Зато у Мусоргского есть целый взвод монахов, которые не только равняются монахам Перова, но далеко превосходят их. Его Варлаам в «Борисе Годунове» — такая широкая и многообразная личность, какой у Перова никогда не встречалось. Это натура могучая, богатырская, много лет прожигавшая жизнь, закаленная в вине и разгуле; это человек, долго бродивший по дорогам, деревням и селам, как «Странник» Перова, но он является с совершенно иным против этого последнего оттенком, — оттенком силы, какой у Перова нигде не выразилось. Он бражничает, как братия в «Трапезе» Перова, он жаден, он чревожаден, как разные другие его монахи, но у него в натуре есть также та дикость, та дремучесть, которой нигде нет у персонажей Перова и которая вполне находит себе выражение в песне «Как во городе было во Казани», которую он распевает, зверообразно и люто, словно он сам какой-то обломок от исчезнувших каннибальских народов. Впоследствии этот самый Варлаам могучей рукой поднимает грозную народную бурю против двух католических монахов, иезуитов, забредших в Россию со Лжедимитрием.

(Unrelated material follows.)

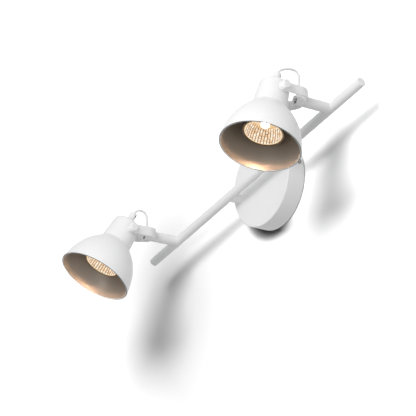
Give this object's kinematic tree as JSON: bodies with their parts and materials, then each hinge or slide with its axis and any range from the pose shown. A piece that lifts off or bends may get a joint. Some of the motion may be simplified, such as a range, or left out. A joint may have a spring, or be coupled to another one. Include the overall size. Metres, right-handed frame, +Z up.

Во всей живописи ему только один есть pendant — это «Протодьякон» Репина. Такой натуры не трогал и не выражал Перов.
Другой монах Мусоргского, Мисаил, есть столько же глубокое воплощение пушкинского типа, как и Варлаам. Трусливый, слабый, вечно держащийся за товарища, даже напивающийся из-за его широкой спины, этот человек — одна из личностей, которые можно указать в «Трапезе» Перова.
Пимен и Досифей Мусоргского — совершенно иные натуры. Это аскеты, это глубоко серьезные личности, уже ничего не имеющие общего с безобразиями и плотоядным чревоугодием. Важная, строгая мысль наполняет каждого из них. Один — летописец, весь погруженный в записываемые его рукою народные сказания — умиленная и созерцательная душа; другой — истинный вождь, народный фанатик и грозный деспот. В «Пугачевцах» Перова есть одна фигура, которая сущий pendant к Досифею Мусоргского: это тот монах-раскольник, в шапочке и с раздвоенной белой бородой клиньями, который стоит позади Пугачева, рядом с кривоглазым татарином. Этот монах — фигура глубокая и могуче-типичная.